I can keep up to date with the latest version, with new features coming in all the time, doing more work week-by-week, but not having the "big leaps" to make, and having upstream much more able to help me fix any bugs I find, because I'm basing my use on a codebase that they work on every day.

For example, keeping up with latest Fedora releases is harder week-by-week than keeping up with RHEL major releases; but getting support from upstreams for the versions of packages in Fedora is generally easier than getting support for something in the last RHEL major release, because it's so much closer to their current code; further, it's generally easier to go from a "latest Fedora" version of something to "latest upstream development branch" than to go from "latest RHEL release" to "latest upstream development branch" and find patches yourself that way.

Ext4 data corruption in stable kernels

Posted Dec 13, 2023 5:54 UTC (Wed) by wtarreau (subscriber, #51152) [Link]

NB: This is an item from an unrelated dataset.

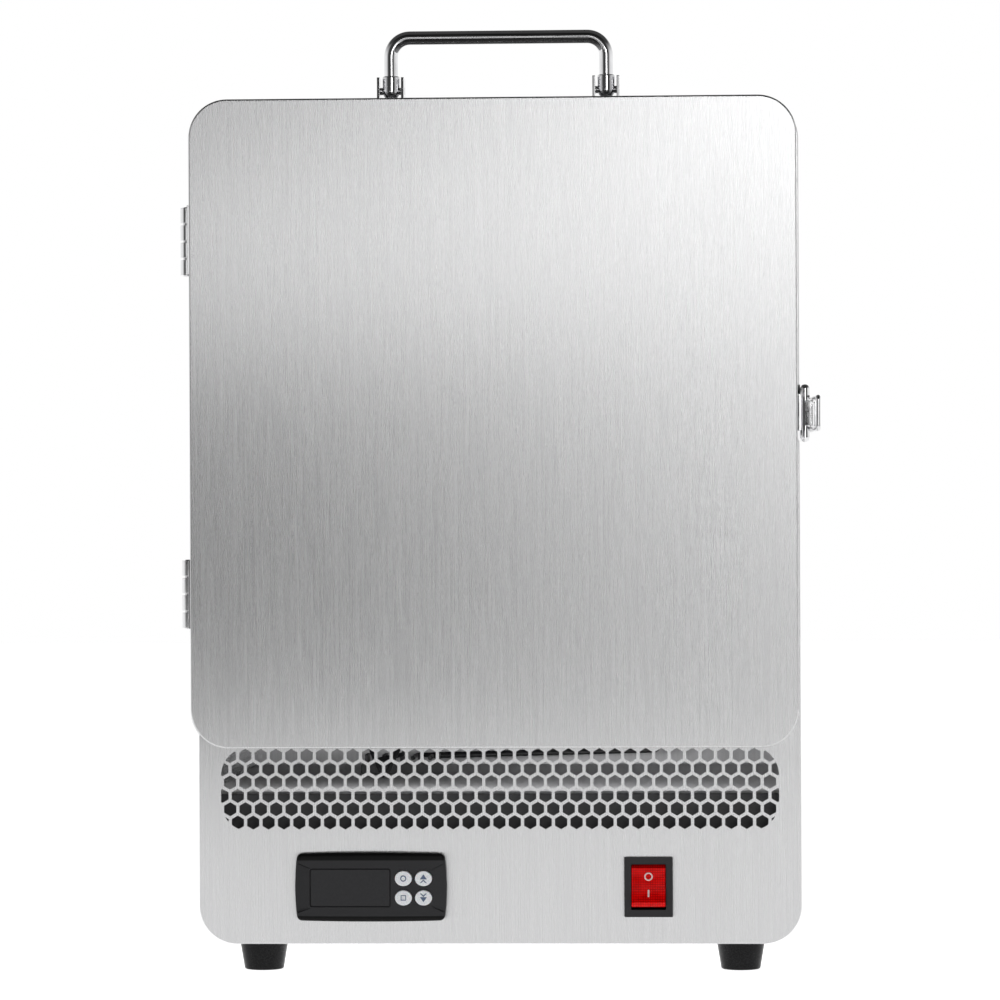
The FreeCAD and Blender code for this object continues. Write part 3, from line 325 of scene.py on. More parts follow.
class Recipe:
    """A material's node tree, with short calls for the nodes that the finishes share."""

    def __init__(self, name):
        self.material = bpy.data.materials.new(name)
        self.material.use_nodes = True
        self.tree = self.material.node_tree
        self.shader = next(n for n in self.tree.nodes if n.type == "BSDF_PRINCIPLED")
        self.place = self.tree.nodes.new("ShaderNodeTexCoord").outputs["Object"]

    def link(self, output, target):
        self.tree.links.new(output, target)

    def stretched(self, scale):
        mapping = self.tree.nodes.new("ShaderNodeMapping")
        mapping.inputs["Scale"].default_value = scale
        self.link(self.place, mapping.inputs["Vector"])
        return mapping.outputs["Vector"]

    def noise(self, vector, scale, detail=3.0, rough=0.55):
        node = self.tree.nodes.new("ShaderNodeTexNoise")
        node.inputs["Scale"].default_value = scale
        node.inputs["Detail"].default_value = detail
        node.inputs["Roughness"].default_value = rough
        self.link(vector, node.inputs["Vector"])
        return node.outputs["Fac"]

    def sum(self, kind, first, second):
        node = self.tree.nodes.new("ShaderNodeMath")
        node.operation = kind
        for socket, value in zip(node.inputs, (first, second)):
            if isinstance(value, (int, float)):
                socket.default_value = value
            else:
                self.link(value, socket)
        return node.outputs[0]

    def span(self, value, low, high, start=0.3, end=0.7):
        node = self.tree.nodes.new("ShaderNodeMapRange")
        node.inputs["From Min"].default_value = start
        node.inputs["From Max"].default_value = end
        node.inputs["To Min"].default_value = low
        node.inputs["To Max"].default_value = high
        self.link(value, node.inputs["Value"])
        return node.outputs["Result"]

    def tint(self, value, low, high, start=0.3, end=0.7):
        node = self.tree.nodes.new("ShaderNodeValToRGB")
        node.color_ramp.elements[0].position = start
        node.color_ramp.elements[1].position = end
        node.color_ramp.elements[0].color = (*low, 1)
        node.color_ramp.elements[1].color = (*high, 1)
        self.link(value, node.inputs["Fac"])
        self.link(node.outputs["Color"], self.shader.inputs["Base Color"])
        return node.outputs["Color"]

    def rough(self, output):
        self.link(output, self.shader.inputs["Roughness"])

    def bump(self, height, strength, depth):
        node = self.tree.nodes.new("ShaderNodeBump")
        node.inputs["Strength"].default_value = strength
        node.inputs["Distance"].default_value = depth
        self.link(height, node.inputs["Height"])
        self.link(node.outputs["Normal"], self.shader.inputs["Normal"])

    def set(self, **values):
        for name, value in values.items():
            self.shader.inputs[name.replace("_", " ")].default_value = value


def finish(name):
    """List a material under its name, and make it once."""
    def wrap(build):
        def once():
            if name not in MADE:
                recipe = Recipe(name + "_finish")
                build(recipe)
                MADE[name] = recipe.material
            return MADE[name]
        FINISHES[name] = once
        return once
    return wrap


def shade(base, factor):
    return tuple(min(1.0, part * factor) for part in base)


def palette():
    return bpy.context.scene.dehydrator_colours


def brushed(recipe, base, fine, grain, rough, strength, spread=0.9):
    """Sheet with a one-way grain: hair is the fine scratching, band the broad streaks."""
    hair = recipe.noise(recipe.stretched(fine), 1.0, 4.0, 0.75)
    band = recipe.noise(recipe.stretched(grain), 1.0, 2.0, 0.5)
    both = recipe.sum("ADD", recipe.sum("MULTIPLY", hair, 0.86), recipe.sum("MULTIPLY", band, 0.14))
    recipe.tint(both, shade(base, 0.94), shade(base, 1.06), 0.36, 0.64)
    recipe.rough(recipe.span(hair, rough - 0.02, rough + 0.02))
    recipe.bump(hair, strength, 0.00002)
    recipe.set(Metallic=1.0, Anisotropic=spread)


@finish("brushed_steel")
def upright_steel(recipe):
    brushed(recipe, palette().steel, (2600, 2600, 24), (420, 420, 9), 0.27, 0.16)


@finish("wrap_steel")
def wrap_steel(recipe):
    brushed(recipe, palette().steel, (2600, 24, 2600), (420, 9, 420), 0.27, 0.16)
    recipe.set(Anisotropic_Rotation=0.25)


@finish("inner_steel")
def inner_steel(recipe):
    brushed(recipe, palette().liner, (900, 900, 70), (60, 60, 18), 0.30, 0.10, 0.3)


@finish("bay_steel")
def bay_steel(recipe):
    """Unpolished galvanised sheet, which scatters the light that enters through the grille."""
    spangle = recipe.noise(recipe.stretched((300, 300, 30)), 1.0, 4.0, 0.6)
    recipe.tint(spangle, (0.50, 0.50, 0.51), (0.66, 0.66, 0.67))
    recipe.rough(recipe.span(spangle, 0.42, 0.58))
    recipe.bump(spangle, 0.15, 0.00003)
    recipe.set(Metallic=0.55)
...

For me that's a tooling problem before all. For users convenience most of the time you can just upgrade to the latest version since it's supposedly better. The fact is that it's *often* better but not always, and for some users, the few cases where it's not better are so worse that they'd prefer not to *take the risk* to update. This is exactly the root cause of the problem.

What I'm suggesting is to update in small jumps, but not the last version which is still lacking feedback. If you see, say, 6.1.66 being released, and you consider that the 1-month old 6.1.62 looks correct because nobody complained about it, and nobody recently spoke about a critical urgent update that requires that everyone absolutely updates to yesterday's patch, then you could just update to 6.1.62 (or any surrounding one that was reported to work pretty well). This leaves one month of feedback for these kernels for you to choose, doesn't require too frequent updates and doesn't require to live on the bleeding edge (i.e. less risks of regressions).

That's obviously not rocket science and will not always work, but this approach allows you to skip big regressions with immediate impact, and generally saves you from having to update twice in a row.